California's Tent City of the Foreclosed II


An irate commenter on my original post about the "Tent City of the Foreclosed" going by the name of "clintonstartedit" accused me of bias in entitling my post as such. Actually, I welcome a diversity of opinions; I hardly ever get any pro-Bush voices, so I suppose this is welcome. After all, some Americans had to vote him in. Unfortunately, it seems the Inland Empire Tent City is indeed filling up with more foreclosed people. Bit by bit, one by one--and it's not only happening here. Bush once said about the ownership society, "if you own something, you have a vital stake in the future of our country. The more ownership there is in America, the more vitality there is in America, and the more people have a vital stake in the future of this country." Given the lowest homeowner's equity rates in the postwar period, I guess that means fewer and fewer Americans have a vital stake in the future of the country. But hey, it could be the "tent ownership society." From the BBC:

Forty miles east of Los Angeles, on a patch of waste ground, is the place they call Tent City. Sandwiched between the local airport and the railway line, this really is the wrong side of the tracks. We are on the outskirts of Ontario, a functionally pleasant commuter-city in southern California.

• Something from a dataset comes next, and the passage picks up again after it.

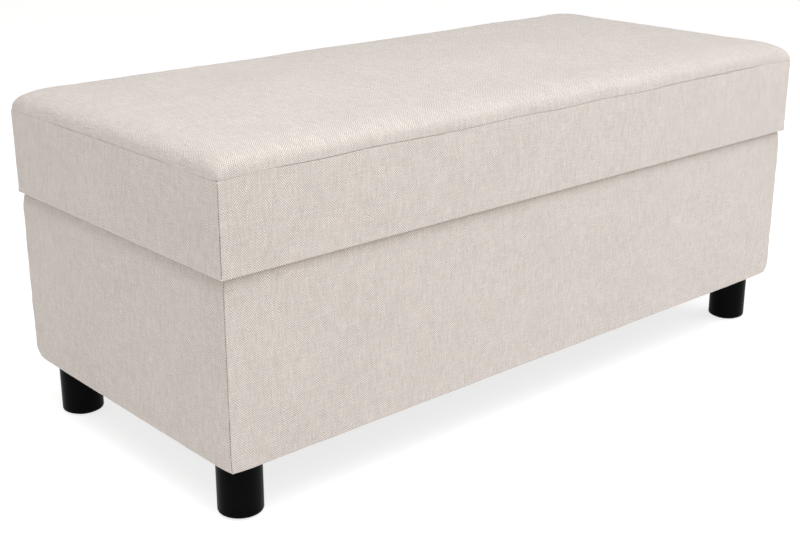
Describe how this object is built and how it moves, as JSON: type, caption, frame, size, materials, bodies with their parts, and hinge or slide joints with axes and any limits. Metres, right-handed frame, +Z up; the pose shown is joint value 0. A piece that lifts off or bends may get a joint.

Last summer, local officials established this camp as a temporary base for the city's homeless population, then around two dozen. But word spread and now some 300 people live here. It has an air of scruffy permanence, and indeed, city officials say there are no current plans to close it down. Most residents live in tents, some in mobile homes in various states of disrepair, their possessions crammed in with them or spread out on the ground.

Amenities are basic - no mains electricity, no plumbing, no drainage. Portable showers offer a chance to wash, but there is nowhere to prepare food, apart from makeshift tables in the open air. Dogs and children scratch around in the dusty earth.

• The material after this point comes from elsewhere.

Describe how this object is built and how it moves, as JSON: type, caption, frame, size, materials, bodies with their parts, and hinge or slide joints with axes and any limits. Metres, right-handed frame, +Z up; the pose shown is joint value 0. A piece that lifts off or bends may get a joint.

What is striking is the range of people here: whites, African-Americans, Hispanics, the old and young including some with babies. And they tell a variety of stories too.

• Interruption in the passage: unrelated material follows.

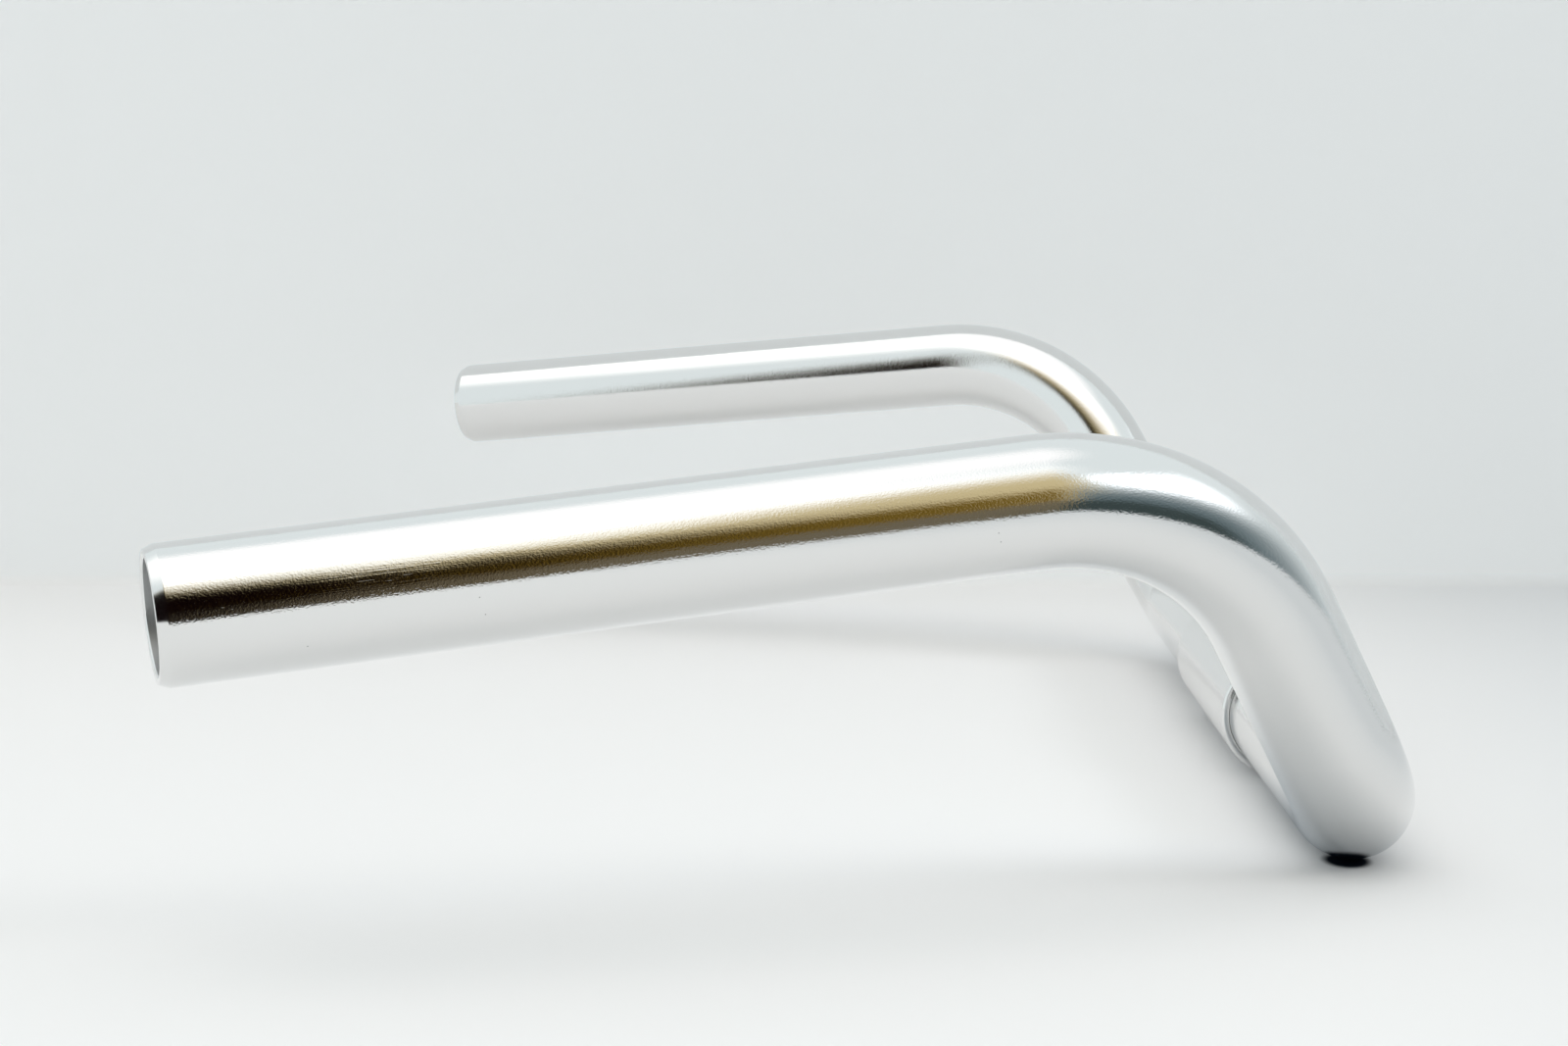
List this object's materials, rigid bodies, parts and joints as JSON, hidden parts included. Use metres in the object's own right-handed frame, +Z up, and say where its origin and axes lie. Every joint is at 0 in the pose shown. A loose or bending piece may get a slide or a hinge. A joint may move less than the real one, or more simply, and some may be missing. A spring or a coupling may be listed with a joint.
{
  "type": "swept-back bicycle handlebar",
  "caption": "Promenade handlebar: a bent aluminium tube with a centre clamp sleeve and grips swept back and out to the rider.",
  "frame": {"origin": "middle of the clamp sleeve, on the tube's axis", "axes": "+X forward, away from the rider; +Y to the rider's left, along the clamp sleeve; +Z up as the bar sits in its stem"},
  "size_m": [0.2135, 0.4952, 0.0832],
  "materials": {
    "tube_aluminium": "polished bare metal with fine lengthwise polishing lines",
    "sleeve_aluminium": "polished bare metal with fine turned lines round it"
  },
  "bodies": {
    "root": {"bar_tube": "tube_aluminium", "clamp_sleeve": "sleeve_aluminium"}
  },
  "joints": []
}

Benson Vivier, a Vietnam veteran, said a leg operation allowed him to walk after years of being in a wheelchair. But as a consequence his disability benefits were cut, and he could not afford his rent Others told tales of family disputes or houses burning down. Some were addicts, some fresh out of prison.

But one man, who did not give his name, said he and his family were living in Tent City because they were victims of America's foreclosure crisis. It came down to "feeding my family or keeping the house", he said, "so I got rid of the house". The property he lost is nearby in Ontario, which, in places, offers a middle-class suburban dream - green lawns, wide pavements, garages big enough for two cars.

Yet it is in an area known as the Inland Empire, where the rate of foreclosure is the third highest in the entire US. No longer able to afford his mortgage payments, this man saw his lender repossess the property, and now someone else lives there. "It's hard for me to see it, when someone else owns it and I am homeless with nothing," he said.

There are thousands like him across California - people whose inability to finance their mortgages has cost them their homes; many thousands more across the US. But in Tent City, at least, he is in a minority - few are here as a direct result of the housing crash.

However, Mike Dunlap, who runs a volunteer group providing supplies to Tent City's dwellers, thinks that could change. "People lose their homes through foreclosure," he says. "They go and live in the hotels, and the homeless people who were in the hotels end up back on the streets."

He fears that, as more people lose their homes in what appears to be a deepening housing market collapse, more former homeowners could end up in places like Tent City.